── THE INPUT

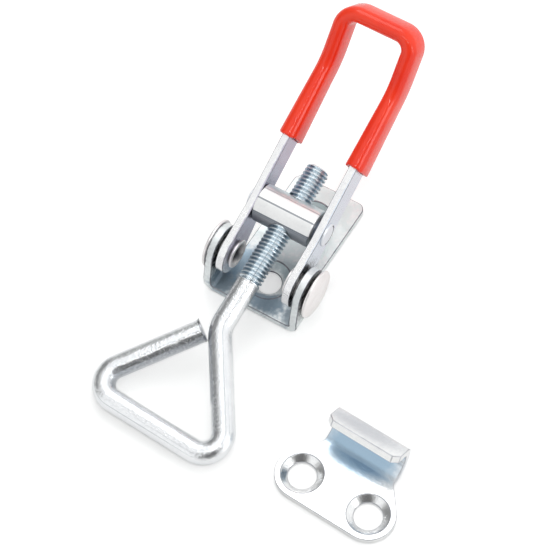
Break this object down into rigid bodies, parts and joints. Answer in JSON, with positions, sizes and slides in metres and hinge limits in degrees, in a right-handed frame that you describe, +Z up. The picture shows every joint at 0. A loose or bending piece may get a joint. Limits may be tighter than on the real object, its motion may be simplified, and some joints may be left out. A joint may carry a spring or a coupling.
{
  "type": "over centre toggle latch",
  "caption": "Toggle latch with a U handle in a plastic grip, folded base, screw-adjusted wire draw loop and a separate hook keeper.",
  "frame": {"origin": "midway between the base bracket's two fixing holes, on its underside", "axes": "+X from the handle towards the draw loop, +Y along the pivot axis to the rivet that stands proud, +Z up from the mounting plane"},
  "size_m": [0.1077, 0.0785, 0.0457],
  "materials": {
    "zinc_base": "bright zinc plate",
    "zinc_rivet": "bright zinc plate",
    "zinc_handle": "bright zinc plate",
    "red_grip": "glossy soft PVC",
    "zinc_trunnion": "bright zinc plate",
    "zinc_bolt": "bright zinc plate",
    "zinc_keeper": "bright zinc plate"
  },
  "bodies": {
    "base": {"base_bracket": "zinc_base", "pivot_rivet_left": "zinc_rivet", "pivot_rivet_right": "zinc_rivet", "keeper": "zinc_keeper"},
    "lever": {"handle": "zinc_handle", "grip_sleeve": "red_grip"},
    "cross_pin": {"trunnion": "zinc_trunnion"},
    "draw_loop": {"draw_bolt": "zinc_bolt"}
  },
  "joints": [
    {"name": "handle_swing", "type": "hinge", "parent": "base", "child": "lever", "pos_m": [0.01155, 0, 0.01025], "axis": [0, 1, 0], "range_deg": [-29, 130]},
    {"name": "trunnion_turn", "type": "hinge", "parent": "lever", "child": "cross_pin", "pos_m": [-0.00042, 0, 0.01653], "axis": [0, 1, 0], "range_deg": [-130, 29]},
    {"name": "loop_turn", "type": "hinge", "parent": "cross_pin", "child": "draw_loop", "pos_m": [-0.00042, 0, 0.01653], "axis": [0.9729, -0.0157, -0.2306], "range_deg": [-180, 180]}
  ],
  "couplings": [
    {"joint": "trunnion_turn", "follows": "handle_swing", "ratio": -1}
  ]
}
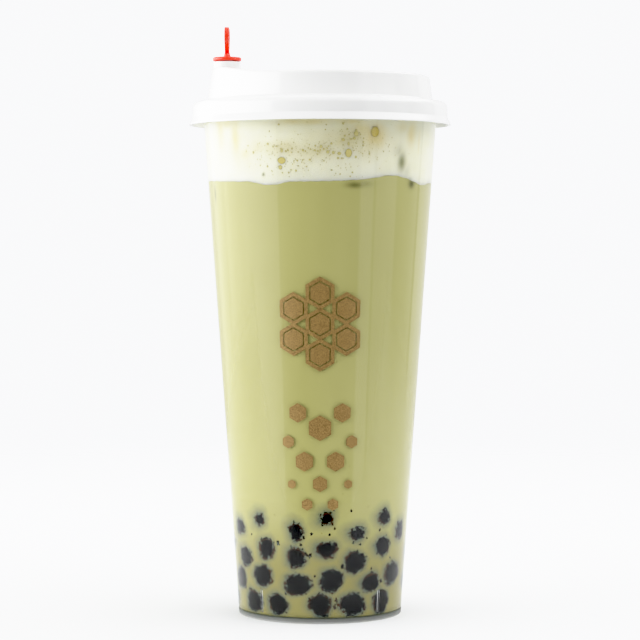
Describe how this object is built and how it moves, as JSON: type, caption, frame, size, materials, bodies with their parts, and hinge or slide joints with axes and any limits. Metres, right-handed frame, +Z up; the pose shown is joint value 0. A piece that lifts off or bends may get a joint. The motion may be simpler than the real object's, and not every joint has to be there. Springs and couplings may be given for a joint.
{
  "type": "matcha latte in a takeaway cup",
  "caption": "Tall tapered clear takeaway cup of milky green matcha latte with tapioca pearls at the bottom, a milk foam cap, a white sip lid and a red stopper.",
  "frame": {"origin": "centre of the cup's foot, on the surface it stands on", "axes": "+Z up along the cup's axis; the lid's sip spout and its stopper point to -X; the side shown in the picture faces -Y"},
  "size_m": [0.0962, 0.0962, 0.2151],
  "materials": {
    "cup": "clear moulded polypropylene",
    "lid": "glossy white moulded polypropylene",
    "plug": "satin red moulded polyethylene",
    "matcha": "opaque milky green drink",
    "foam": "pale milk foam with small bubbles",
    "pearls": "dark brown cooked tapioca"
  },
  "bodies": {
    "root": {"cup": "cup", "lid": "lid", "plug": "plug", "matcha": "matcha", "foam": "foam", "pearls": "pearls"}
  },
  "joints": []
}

────

Send back each record exactly as it stands.

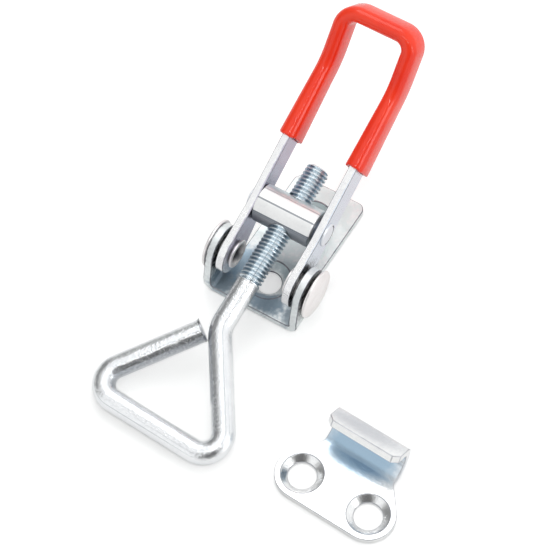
Break this object down into rigid bodies, parts and joints. Answer in JSON, with positions, sizes and slides in metres and hinge limits in degrees, in a right-handed frame that you describe, +Z up. The picture shows every joint at 0. A loose or bending piece may get a joint. Limits may be tighter than on the real object, its motion may be simplified, and some joints may be left out. A joint may carry a spring or a coupling.
{
  "type": "over centre toggle latch",
  "caption": "Toggle latch with a U handle in a plastic grip, folded base, screw-adjusted wire draw loop and a separate hook keeper.",
  "frame": {"origin": "midway between the base bracket's two fixing holes, on its underside", "axes": "+X from the handle towards the draw loop, +Y along the pivot axis to the rivet that stands proud, +Z up from the mounting plane"},
  "size_m": [0.1077, 0.0785, 0.0457],
  "materials": {
    "zinc_base": "bright zinc plate",
    "zinc_rivet": "bright zinc plate",
    "zinc_handle": "bright zinc plate",
    "red_grip": "glossy soft PVC",
    "zinc_trunnion": "bright zinc plate",
    "zinc_bolt": "bright zinc plate",
    "zinc_keeper": "bright zinc plate"
  },
  "bodies": {
    "base": {"base_bracket": "zinc_base", "pivot_rivet_left": "zinc_rivet", "pivot_rivet_right": "zinc_rivet", "keeper": "zinc_keeper"},
    "lever": {"handle": "zinc_handle", "grip_sleeve": "red_grip"},
    "cross_pin": {"trunnion": "zinc_trunnion"},
    "draw_loop": {"draw_bolt": "zinc_bolt"}
  },
  "joints": [
    {"name": "handle_swing", "type": "hinge", "parent": "base", "child": "lever", "pos_m": [0.01155, 0, 0.01025], "axis": [0, 1, 0], "range_deg": [-29, 130]},
    {"name": "trunnion_turn", "type": "hinge", "parent": "lever", "child": "cross_pin", "pos_m": [-0.00042, 0, 0.01653], "axis": [0, 1, 0], "range_deg": [-130, 29]},
    {"name": "loop_turn", "type": "hinge", "parent": "cross_pin", "child": "draw_loop", "pos_m": [-0.00042, 0, 0.01653], "axis": [0.9729, -0.0157, -0.2306], "range_deg": [-180, 180]}
  ],
  "couplings": [
    {"joint": "trunnion_turn", "follows": "handle_swing", "ratio": -1}
  ]
}
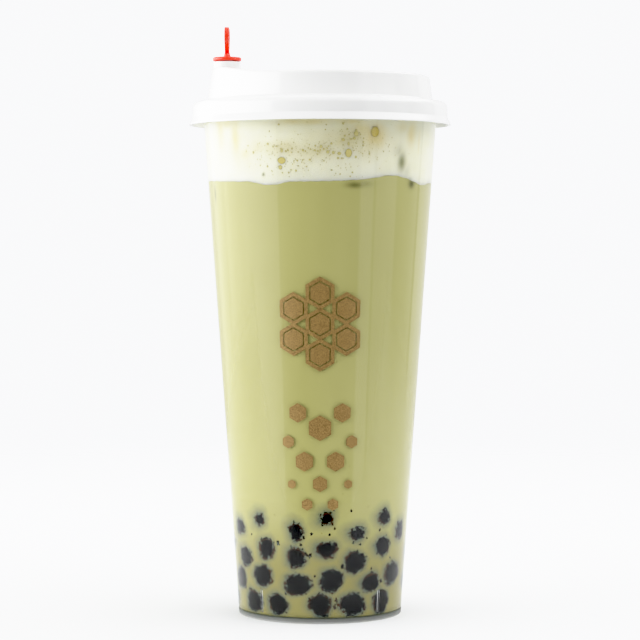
Describe how this object is built and how it moves, as JSON: type, caption, frame, size, materials, bodies with their parts, and hinge or slide joints with axes and any limits. Metres, right-handed frame, +Z up; the pose shown is joint value 0. A piece that lifts off or bends may get a joint. The motion may be simpler than the real object's, and not every joint has to be there. Springs and couplings may be given for a joint.
{
  "type": "matcha latte in a takeaway cup",
  "caption": "Tall tapered clear takeaway cup of milky green matcha latte with tapioca pearls at the bottom, a milk foam cap, a white sip lid and a red stopper.",
  "frame": {"origin": "centre of the cup's foot, on the surface it stands on", "axes": "+Z up along the cup's axis; the lid's sip spout and its stopper point to -X; the side shown in the picture faces -Y"},
  "size_m": [0.0962, 0.0962, 0.2151],
  "materials": {
    "cup": "clear moulded polypropylene",
    "lid": "glossy white moulded polypropylene",
    "plug": "satin red moulded polyethylene",
    "matcha": "opaque milky green drink",
    "foam": "pale milk foam with small bubbles",
    "pearls": "dark brown cooked tapioca"
  },
  "bodies": {
    "root": {"cup": "cup", "lid": "lid", "plug": "plug", "matcha": "matcha", "foam": "foam", "pearls": "pearls"}
  },
  "joints": []
}